Tumultartig geht es auch seit 2007 zu: In den letzten elf Jahren gab es sechs australische Premierminister, und das Vertrauen der Australier in ihre Regierungen ist ob des „Zirkus in Canberra“, über den man in den Pubs und Bistros der Nation landauf, landab den Kopf schüttelt, auf einem Tiefstand.

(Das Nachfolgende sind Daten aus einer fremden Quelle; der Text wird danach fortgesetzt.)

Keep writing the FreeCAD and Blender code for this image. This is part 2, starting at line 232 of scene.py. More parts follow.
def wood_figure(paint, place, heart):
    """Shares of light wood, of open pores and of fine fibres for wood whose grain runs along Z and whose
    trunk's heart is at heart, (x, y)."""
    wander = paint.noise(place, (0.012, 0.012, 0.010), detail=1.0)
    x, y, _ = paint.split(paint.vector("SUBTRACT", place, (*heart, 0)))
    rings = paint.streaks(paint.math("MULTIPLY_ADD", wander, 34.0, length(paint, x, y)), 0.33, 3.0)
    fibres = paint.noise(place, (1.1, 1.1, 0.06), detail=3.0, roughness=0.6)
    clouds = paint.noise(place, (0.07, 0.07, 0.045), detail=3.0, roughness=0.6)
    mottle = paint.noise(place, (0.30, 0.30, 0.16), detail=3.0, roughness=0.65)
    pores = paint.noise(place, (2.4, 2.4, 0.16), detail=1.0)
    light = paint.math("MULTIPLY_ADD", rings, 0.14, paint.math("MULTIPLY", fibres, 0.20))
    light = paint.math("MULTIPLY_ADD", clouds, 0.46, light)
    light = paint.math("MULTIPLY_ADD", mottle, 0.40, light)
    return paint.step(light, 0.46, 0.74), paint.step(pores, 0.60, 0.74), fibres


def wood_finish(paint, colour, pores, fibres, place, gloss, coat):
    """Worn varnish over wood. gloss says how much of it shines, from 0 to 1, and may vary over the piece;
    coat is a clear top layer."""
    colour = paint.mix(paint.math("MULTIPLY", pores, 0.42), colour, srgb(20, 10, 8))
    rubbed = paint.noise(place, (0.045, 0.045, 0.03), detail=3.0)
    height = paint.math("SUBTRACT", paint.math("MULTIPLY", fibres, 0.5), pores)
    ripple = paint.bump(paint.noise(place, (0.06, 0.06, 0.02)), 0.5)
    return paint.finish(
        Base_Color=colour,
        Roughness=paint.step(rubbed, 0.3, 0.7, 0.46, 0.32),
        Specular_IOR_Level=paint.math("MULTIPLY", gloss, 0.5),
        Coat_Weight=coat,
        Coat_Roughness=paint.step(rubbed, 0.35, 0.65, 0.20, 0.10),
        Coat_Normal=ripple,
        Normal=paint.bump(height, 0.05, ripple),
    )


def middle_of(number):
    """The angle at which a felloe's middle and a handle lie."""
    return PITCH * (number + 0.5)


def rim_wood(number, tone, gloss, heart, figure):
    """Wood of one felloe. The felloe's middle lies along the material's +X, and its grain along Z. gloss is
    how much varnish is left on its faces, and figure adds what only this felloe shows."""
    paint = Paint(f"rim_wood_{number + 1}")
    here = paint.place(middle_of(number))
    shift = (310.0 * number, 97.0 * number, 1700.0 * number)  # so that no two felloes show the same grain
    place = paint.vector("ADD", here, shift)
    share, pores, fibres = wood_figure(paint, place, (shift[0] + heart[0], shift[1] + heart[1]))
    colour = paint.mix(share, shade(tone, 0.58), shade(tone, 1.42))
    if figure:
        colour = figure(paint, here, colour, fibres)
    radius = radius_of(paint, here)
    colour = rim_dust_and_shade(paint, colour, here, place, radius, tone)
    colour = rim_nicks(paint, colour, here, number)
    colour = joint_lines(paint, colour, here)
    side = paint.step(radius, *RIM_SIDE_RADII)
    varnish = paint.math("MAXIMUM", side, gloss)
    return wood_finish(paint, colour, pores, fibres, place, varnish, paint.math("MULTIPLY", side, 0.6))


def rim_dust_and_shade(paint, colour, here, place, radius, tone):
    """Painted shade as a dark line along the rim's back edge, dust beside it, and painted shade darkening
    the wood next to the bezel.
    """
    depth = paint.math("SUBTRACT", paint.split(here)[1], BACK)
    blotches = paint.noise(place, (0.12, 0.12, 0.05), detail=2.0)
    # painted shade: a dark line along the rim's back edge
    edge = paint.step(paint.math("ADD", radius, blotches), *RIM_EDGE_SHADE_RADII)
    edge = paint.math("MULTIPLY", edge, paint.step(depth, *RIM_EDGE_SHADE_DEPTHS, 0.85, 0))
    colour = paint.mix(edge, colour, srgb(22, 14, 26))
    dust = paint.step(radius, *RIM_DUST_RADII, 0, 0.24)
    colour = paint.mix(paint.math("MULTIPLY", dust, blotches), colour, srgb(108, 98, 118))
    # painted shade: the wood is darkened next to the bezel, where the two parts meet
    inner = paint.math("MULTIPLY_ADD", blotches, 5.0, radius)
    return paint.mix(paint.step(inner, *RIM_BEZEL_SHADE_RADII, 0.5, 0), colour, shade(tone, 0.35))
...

Ist Scott Morrison nun ein Mann vom Kaliber eines Howard oder Menzies? Die eigene Partei traut es ihm offenbar zu: So ein brillanter Stratege soll Morrison gar sein, dass er von langer Hand seinen Aufstieg geplant hat – behauptete die Senatorin Concetta Fierraventi-Wells am 2. September im Interview mit der öffentlich-rechtlichen ABC. Doch wer daraus eine zynische Instrumentalisierung macht, der kennt Morrison schlecht. Der Familienvater und Polizistensohn aus Sydney ist keiner, der sein Fähnchen um der Macht willen nach dem Wind hängt. So stimmte der Politiker konsequent gegen die nun eingeführte Homo-„Ehe“ im Land.

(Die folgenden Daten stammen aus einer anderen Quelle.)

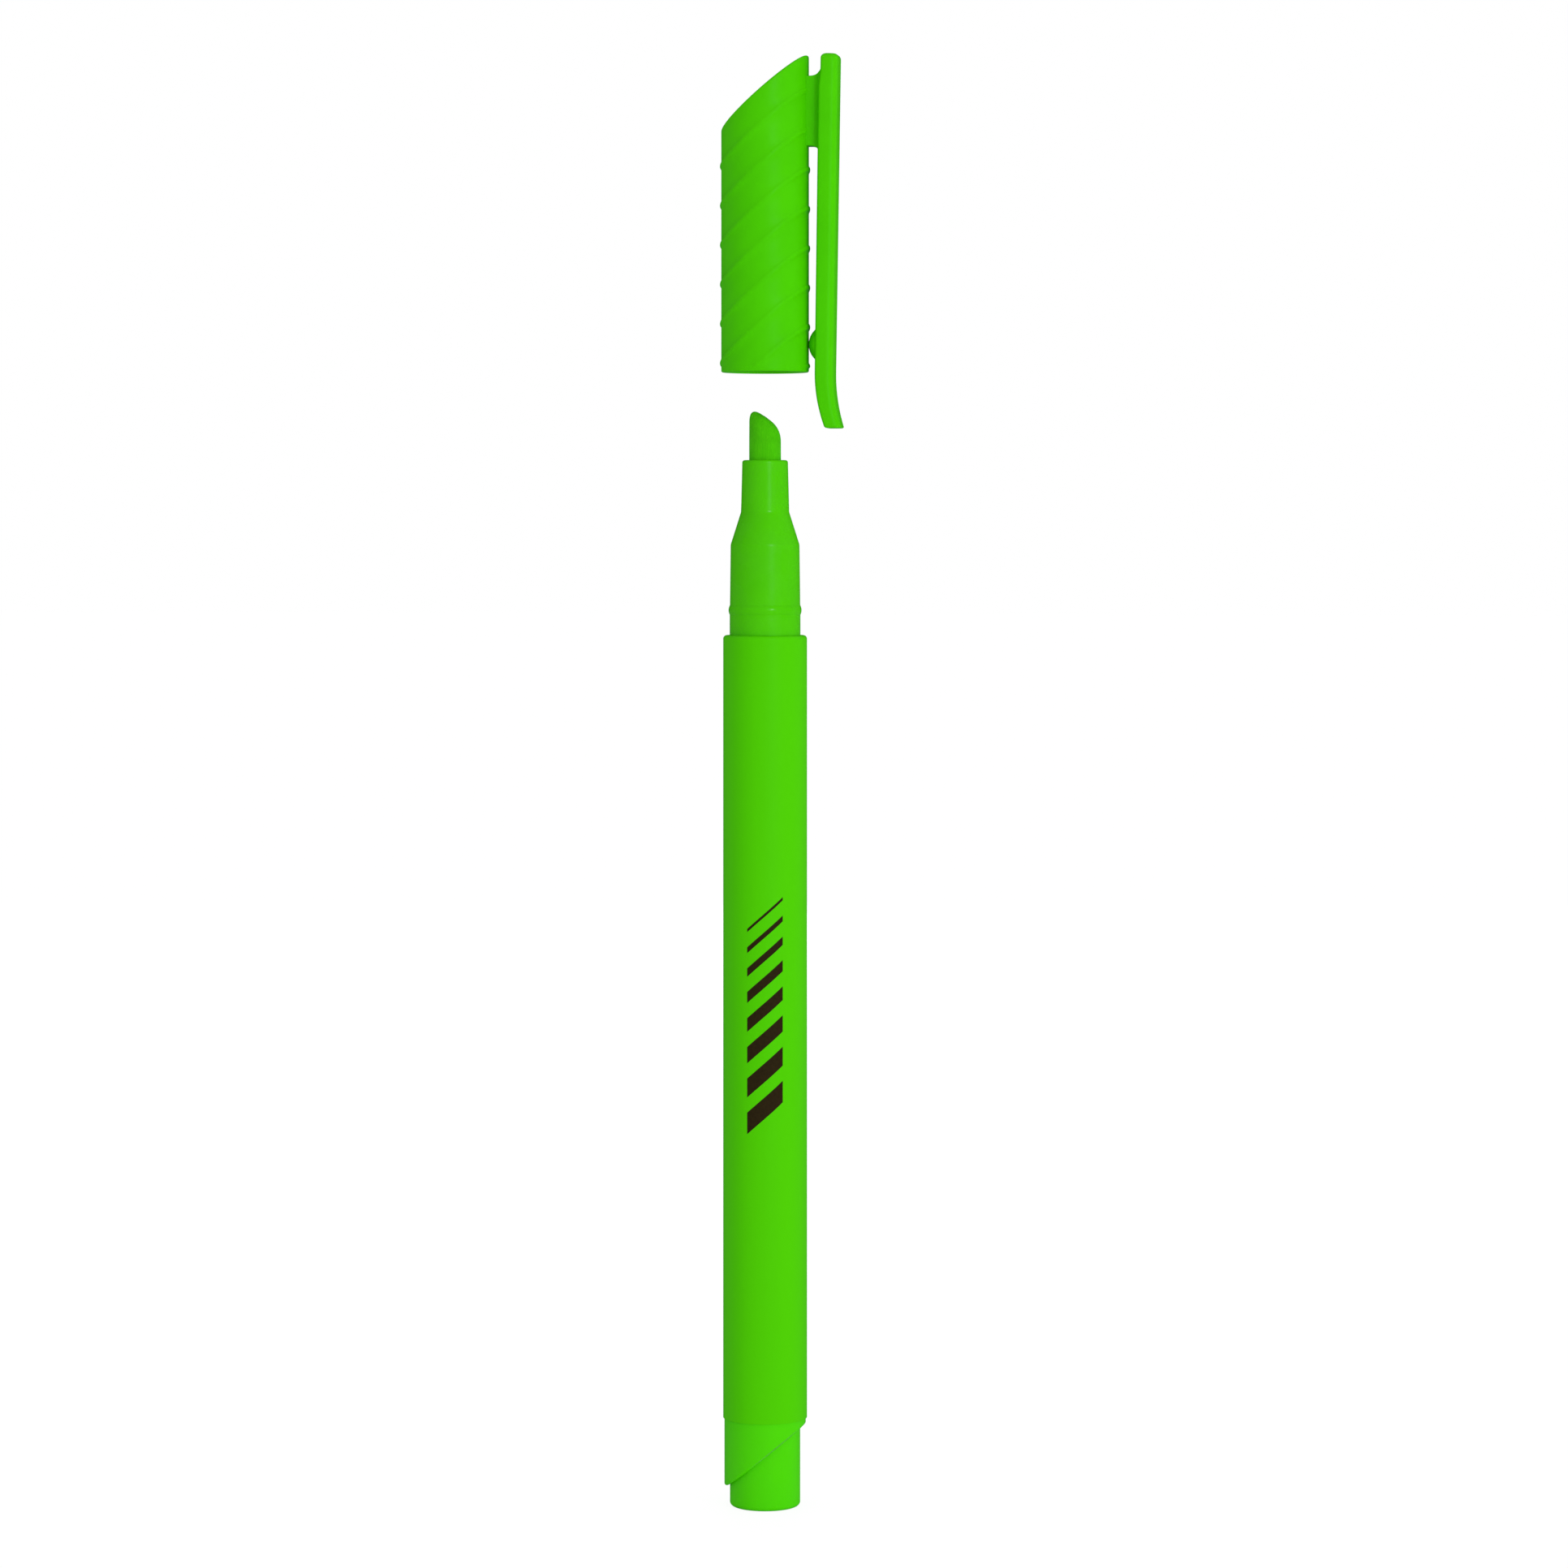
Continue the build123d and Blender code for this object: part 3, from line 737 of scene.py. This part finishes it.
def floor():
    """A wide pale floor: near white to the camera, with a soft shadow, and a mild grey bounce."""
    n = Nodes("pale_floor")
    rays = n.add("ShaderNodeLightPath")
    bounce = n.add("ShaderNodeBsdfDiffuse", Color=(0.85, 0.85, 0.85, 1))
    lit = n.add("ShaderNodeBsdfDiffuse", Color=(0.9, 0.9, 0.9, 1))
    glow = n.add("ShaderNodeEmission", Color=(1, 1, 1, 1), Strength=1.06)
    mirrored = n.add("ShaderNodeEmission", Color=(1, 1, 1, 1), Strength=0.1)
    seen = n.shader_mix(0.86, lit, glow)
    unseen = n.shader_mix(rays.outputs["Is Glossy Ray"], bounce, mirrored)
    n.show(n.shader_mix(rays.outputs["Is Camera Ray"], unseen, seen))
    far = FLOOR_HALF
    corners = [(-far, -far, 0), (far, -far, 0), (far, far, 0), (-far, far, 0)]
    mesh = bpy.data.meshes.new("floor")
    mesh.from_pydata(corners, [], [(0, 1, 2, 3)])
    mesh.materials.append(n.material)
    ground = bpy.data.objects.new("floor", mesh)
    bpy.context.scene.collection.objects.link(ground)


def surroundings():
    """White to the camera and as fill light, and nearly black in reflections."""
    world = bpy.data.worlds.new("studio")
    world.use_nodes = True
    bpy.context.scene.world = world
    n = Nodes("studio", world.node_tree)
    rays = n.add("ShaderNodeLightPath")
    white = n.add("ShaderNodeBackground", Color=(1, 1, 1, 1), Strength=FILL)
    seen = n.add("ShaderNodeBackground", Color=(1, 1, 1, 1), Strength=1.0)
    mirrored = n.add("ShaderNodeBackground", Color=(1, 1, 1, 1), Strength=MIRRORED_FILL)
    hidden = n.shader_mix(rays.outputs["Is Glossy Ray"], white, mirrored)
    n.show(n.shader_mix(rays.outputs["Is Camera Ray"], hidden, seen), "ShaderNodeOutputWorld")


def soft_light(name, azimuth, elevation, size, power, glint=False):
    """A soft light aimed at the pen's middle, its azimuth measured from the camera's.

    A glint shows in glossy reflections alone, and every other light in diffuse light alone.
    """
    data = bpy.data.lights.new(name, "AREA")
    data.shape = "RECTANGLE"
    data.size, data.size_y = size
    data.energy = power
    lamp = bpy.data.objects.new(name, data)
    bpy.context.scene.collection.objects.link(lamp)
    turn = VIEW_AZIMUTH + math.radians(azimuth)
    climb = math.radians(elevation)
    away = Vector((math.sin(turn) * math.cos(climb), -math.cos(turn) * math.cos(climb), math.sin(climb)))
    target = Vector((0, 0, PICTURE_MIDDLE))
    lamp.location = target + away * LIGHT_DISTANCE
    lamp.rotation_euler = away.to_track_quat("Z", "Y").to_euler()
    lamp.visible_glossy = glint
    lamp.visible_diffuse = not glint


def camera():
    """A level camera above the pen's middle, shifted down so that the whole pen is in frame."""
    data = bpy.data.cameras.new("camera")
    data.lens = data.sensor_width * VIEW_DISTANCE / FRAME_WIDTH
    data.shift_y = (PICTURE_MIDDLE - EYE_HEIGHT) / FRAME_WIDTH
    data.clip_start = 0.01
    eye = bpy.data.objects.new("camera", data)
    bpy.context.scene.collection.objects.link(eye)
    right = Vector((math.cos(VIEW_AZIMUTH), math.sin(VIEW_AZIMUTH), 0))
    back = Vector((math.sin(VIEW_AZIMUTH), -math.cos(VIEW_AZIMUTH), 0))
    target = right * VIEW_SHIFT + Vector((0, 0, EYE_HEIGHT))
    eye.location = target + back * VIEW_DISTANCE
    eye.rotation_euler = back.to_track_quat("Z", "Y").to_euler()
    bpy.context.scene.camera = eye


def plain_colours():
    """Screen colours come out as the materials and lights give them."""
    view = bpy.context.scene.view_settings
    view.view_transform = "Standard"
    view.look = "None"


# ---------------------------------------------------------------- build

paint_nodes()
cap_green = moulded_plastic("cap_plastic", srgb(72, 199, 0), srgb(69, 194, 0), 0.38, LOW_SHEEN)
felt_nib(nib_felt())
cap_body(cap_green)
pocket_clip(cap_green)
clip_web(cap_green)

floor()
surroundings()
soft_light("key", azimuth=38, elevation=3, size=(0.5, 0.25), power=3.5)
soft_light("glint", azimuth=22, elevation=14, size=(0.06, 0.06), power=1.5, glint=True)
soft_light("back", azimuth=180, elevation=10, size=(0.3, 0.3), power=2.5)
camera()
plain_colours()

Klare Linie in der Einwanderungspolitik

Am deutlichsten unter Beweis gestellt hat Morrison seine Fähigkeiten als verantwortlicher Minister einer Migrationspolitik, die im Ergebnis bedeutet, dass seit Jahren kein einziger Migrant oder Bootsflüchtling mehr auf dem illegalen Seeweg über Indonesien ertrunken ist – zuvor waren es Tausende. Erreicht wurde das durch eine so einfache wie knallharte Lösung: Australien lässt nicht zu, dass Schlepper ihre Boote in australisches Territorium bringen. Die Küstenwache fing so lange die Kähne ab, bis die Schmuggler aufgaben. Morrison setzte durch, was John Howard begonnen hatte: Dass Schlepperboote entweder nach Indonesien zurückgebracht werden, oder – wenn etwa das Boot nicht mehr seetüchtig ist – die Passagiere auf Inseln anderer Staaten landen, wo sie in Lagern untergebracht werden. Dafür bezog Morrison mächtige Prügel von der Linken, von NGOs und Presse, allen voran den öffentlich-rechtlichen Rundfunksendern und Funktionären der Vereinten Nationen. Er blieb freundlich im Ton, aber knallhart in der Sache – und nach kurzer Zeit gaben die Schlepper auf: Heute ist es ungewöhnlich, wenn überhaupt ein einziges Boot erwischt wird. Ertrunken ist schon lange niemand mehr. Gleichzeitig sucht sich Australien seine zahlreichen legalen Migranten sorgfältig aus, und nimmt so viele auf, dass die Millionenmetropolen Melbourne und Sydney dringend einer besseren Infrastruktur bedürfen. Diese Migrationspolitik und mit ihr die Infrastruktur der Zukunft sind somit eine potenzielle Chance für Morrison, innerparteilich wie öffentlich zu punkten: Er bewährt sich als Mann, der auch schwierige Probleme lösen kann, selbst wenn man nicht mit allen Aspekten einverstanden ist. Im pragmatischen Australien eine geschätzte Eigenschaft.